L’arpeggio di chitarra accompagna verso la voce di Lindsey, a cui si sovrappone in un sincrono perfetto quella di Stevie, sotto il peso di una grancassa che batte come un cuore gravido di preoccupazioni, e se quella simbiosi non è qualcosa che ha a che fare con l’amore io sono un forno a microonde.
Quasi con rassegnazione, Lindsey e Stevie attraversano una storia somma di tutte le relazioni, con tre frasi di poesia pura, istantanee mai così vere della parabola di un amore, tra il vento che soffia e porta una nuova occasione e la finale corsa verso le tenebre, passando attraverso l’alba di una nuova speranza.
Ma cosa rimane, alla fine?
Quando la sofferenza è così tangibile da farti maledire lo stesso amore che ti ha reso vivo, quando sotto i colpi di una rabbia sempre maggiore, lanci ultimatum e rinfacci le parole dette in passato, che mai come alla fine di una storia le frasi che sembravano renderlo immortale bruciano come acido negli occhi.
Posso ancora sentirti dire che non avresti spezzato la catena.
Anche la luce diventa colpevole, nella disperata ricerca di un responsabile, ed è facile immaginarseli davanti, Lindsey e Stevie, mordere il microfono in sala di registrazione, mentre guardano la parete di fronte, mettendoci sempre più grinta, come fosse una sfida a chi sta peggio e si vive addosso maggiormente la canzone.
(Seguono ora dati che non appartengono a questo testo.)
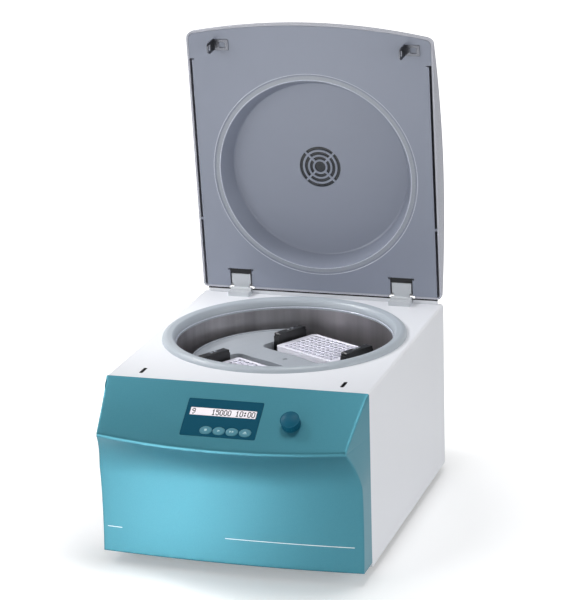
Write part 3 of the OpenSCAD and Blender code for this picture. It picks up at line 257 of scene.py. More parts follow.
finishes = {
    "housing_paint": powder_coat("off_white_powder_coat", "e9ebf0", 0.38),
    "hinge_paint": powder_coat("light_grey_powder_coat", "c3c7cc", 0.36),
    "plain_steel": bare_metal("zinc_plated_steel", "b4b8bc", 0.32),
    "screw_steel": bare_metal("bright_steel_screws", "f0f2f4", 0.16, 1 * MM),
    "striker_steel": bare_metal("bare_spring_steel", "686a70", 0.3, 1.2 * MM, (1, 8, 8)),
    "guard_steel": bare_metal("hot_rolled_steel", "55585b", 0.5, 5 * MM),
    "cast_aluminium": bare_metal("sand_cast_aluminium", "9b9fa3", 0.55, 0.9 * MM, depth=0.08 * MM),
    "copper_winding": bare_metal("enamelled_copper_wire", "a8643a", 0.3, 0.8 * MM, (1, 1, 6), 0.2 * MM),
    "tray_aluminium": bare_metal("anodised_aluminium", "a8adb2", 0.38, 0.8 * MM),
}
print(len(finishes), "finishes so far")

# %% [markdown]
# The front panel is moulded plastic under a teal lacquer with fine metal flakes. Flakes make a
# surface light where it faces the lamps and deep where it turns away. The flakes are finer than a
# tenth of a millimetre, so here they are drawn ten times coarser, as a faint sparkle.

# %% Teal lacquer
def flake_lacquer(name, code, deep):
    material, tree, shader = new_material(name, Metallic=0.74, Roughness=0.36, Coat_Weight=0.3,
                                          Coat_Roughness=0.15, Specular_IOR_Level=0.5)
    place = place_of(tree)
    vary(tree, shader, "Base Color", place, 0.9 * MM, linear(deep), linear(code), colour=True)
    flakes = add(tree, "ShaderNodeTexVoronoi", {"Vector": place, "Scale": 1 / (0.8 * MM)})
    relief(tree, shader, flakes.outputs["Distance"], 0.01 * MM, 0.35)
    return material


finishes["panel_teal"] = flake_lacquer("teal_flake_lacquer", "569dae", "458d9f")

# %% [markdown]
# ## Plastics, rubber and glass
#
# Moulded plastic copies the fine spark-eroded grain of its mould, which scatters light softly.
# Rubber is rougher still. Both keep a plain colour with a very fine relief.

# %% Satin paint, moulded plastics and rubbers
def satin_paint(name, code, roughness):
    """A paint with a little aluminium powder in it, which gives broad soft reflections."""
    material, tree, shader = new_material(name, Base_Color=linear(code), Metallic=0.1, Roughness=roughness)
    grain = vary(tree, shader, "Roughness", place_of(tree), 0.9 * MM, roughness - 0.03, roughness + 0.05)
    relief(tree, shader, grain, 0.01 * MM)
    return material


def moulded(name, code, roughness, grain=0.7 * MM, depth=0.02 * MM, coat=0.0, shine=0.5):
    material, tree, shader = new_material(name, Base_Color=linear(code), Roughness=roughness,
                                          Coat_Weight=coat, Specular_IOR_Level=shine)
    place = place_of(tree)
    field = vary(tree, shader, "Roughness", place, grain, roughness - 0.05, roughness + 0.07)
    relief(tree, shader, field, depth)
    return material


finishes.update({
    "foot_rubber": moulded("black_nitrile_rubber", "242527", 0.75, 1.0 * MM, 0.05 * MM),
    "seal_rubber": moulded("light_grey_silicone", "9aa0aa", 0.28),
    "collar_rubber": moulded("light_grey_soft_plastic", "aab2ba", 0.34),
    "black_plastic": moulded("black_glass_filled_nylon", "1b1c1e", 0.5),
    "hanger_black": moulded("black_acetal", "131416", 0.42),
    "rocker_plastic": moulded("black_gloss_abs", "17181a", 0.25, coat=0.3),
    "knob_plastic": moulded("dark_teal_soft_touch_plastic", "06546b", 0.46, 0.6 * MM, 0.03 * MM, shine=0.2),
    "lid_shell_plastic": moulded("pale_satin_abs", "b6b8c2", 0.3, 1.2 * MM, 0.01 * MM),
    "lid_panel_paint": satin_paint("grey_metallic_paint", "8c92a1", 0.36),
    "foil_print": moulded("screen_printed_polyester_foil", "00485e", 0.5, 0.5 * MM, 0.01 * MM, shine=0.1),
    "key_face": moulded("embossed_foil_keys", "4a8494", 0.45, 0.9 * MM, 0.04 * MM, shine=0.3),
    "board_laminate": moulded("green_glass_epoxy_board", "2f6b45", 0.4),
    "display_face": moulded("liquid_crystal_display", "fdf6fc", 0.4, 3 * MM, 0.0),
})
print(len(finishes), "finishes")

# %% [markdown]
# The chamber is spun and brushed stainless steel. Its scratches run round the bowl, as fine lines
# in the roughness. The soft upright bands that a lamp's reflection makes on such steel are painted
# into the colour, lighter and darker round the bowl: a painted reflection. The pattern is laid on
# the angle round the chamber's axle and on the height, not on plain left and right.

# %% Brushed stainless steel and turned aluminium
def round_the_axle(tree, across, along):
    """A pattern place that winds round the chamber's axle: angle, radius and height."""
    coords = add(tree, "ShaderNodeTexCoord").outputs["Object"]
    moved = add(tree, "ShaderNodeVectorMath", {0: coords, 1: (axle.x, axle.y, 0)}, operation="SUBTRACT")
    split = add(tree, "ShaderNodeSeparateXYZ", {0: moved.outputs[0]})
    x, y, z = split.outputs
    angle = add(tree, "ShaderNodeMath", {0: y, 1: x}, operation="ARCTAN2").outputs[0]
    squares = [add(tree, "ShaderNodeMath", {0: v, 1: v}, operation="MULTIPLY").outputs[0] for v in (x, y)]
    total = add(tree, "ShaderNodeMath", {0: squares[0], 1: squares[1]}, operation="ADD").outputs[0]
    radius = add(tree, "ShaderNodeMath", {0: total}, operation="SQRT").outputs[0]
    place = add(tree, "ShaderNodeCombineXYZ", {0: angle, 1: radius, 2: z}).outputs[0]
    return add(tree, "ShaderNodeMapping", {"Vector": place, "Scale": (across, along, along)}).outputs[0]


def brushed_bowl():
    material, tree, shader = new_material("brushed_stainless_steel", Metallic=0.85, Roughness=0.34)
    # Upright bands of lighter and darker colour round the bowl: a painted reflection of the lamps.
    reflection_bands = round_the_axle(tree, 9.0, 2.0)
    vary(tree, shader, "Base Color", reflection_bands, 1.0, linear("8f8c8f"), linear("c8c5c9"), colour=True)
    lines = round_the_axle(tree, 1.5, 1 / (0.8 * MM))
    field = vary(tree, shader, "Roughness", lines, 1.0, 0.28, 0.46)
    relief(tree, shader, field, 0.02 * MM, 0.5)
    return material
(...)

Come se fosse l’unico modo che hanno per sfogare la tensione.
Nel frattempo, Christine stende un tappeto di tastiere dolente come un matrimonio andato a rotoli, Mick batte il pedale nella scansione di tutti gli errori e le bugie, e John accarezza un basso che puzza di un passato perduto per sempre.
Il duello tra i due compagni alla voce prosegue in un continuo allontanarsi e rincorrersi, beffarda parabola della loro relazione, con un crescendo che raggiunge l’apice dopo la seconda strofa, quando Stevie e Lindsey ripetono per tre volte il ritornello, ogni volta più aggressivi, ogni volta più coinvolti, lasciando alla fine detriti e solitudine che riverberano nella stasi del pezzo.
Sono passati 3 minuti e 3 secondi, The Chain si ferma, nel vuoto che diventa metafora, prima di partire di nuovo, siringa nel midollo delle tue sensazioni.
Mick, dalle profondità di un addio, cresce con un rullante che sembra un treno in corsa, e all’improvviso John decide di corteggiare il basso, stuzzicandolo a tutta corda con un giro di una bellezza così pura da dilatare i pochi secondi di esecuzione in una spirale di memoria eterna.
Ma se John corteggia, Lindsey fa l’amore.
Passionale, caldo, aggressivo, regala all’universo un assolo di dolore e ira e vita, tanto significativo da rendere inutili le parole, che certe emozioni si possono esprimere solo brandendo una chitarra come fosse un AK47, lasciando esplodere dentro l’anima ira e delusione, gratitudine e comprensione, odio e amore.
Perché la band è un corpo unico, e ora si muove come fosse acqua che scorre, inscindibile da sé stessa, travolgente e ineluttabile, sempre diversa, mai slegata.
Ecco cosa resta, ecco l’eredità.
Come fosse la vita stessa, il legame creato va oltre le emozioni, e resta indissolubile, impossibile da cancellare, pur se proibitivo da mantenere.
La catena ci tiene uniti.
Che sia si tratti di cinque artisti, che si parli di una relazione d’amore, un gruppo di amici, una famiglia.
Correndo nelle tenebre, con tutta la merda da portarsi addosso, la catena ci tiene uniti.
Che certe volte le cose non smettono di essere solo perché non sono più.
Certe volte il legame è più forte di tutto.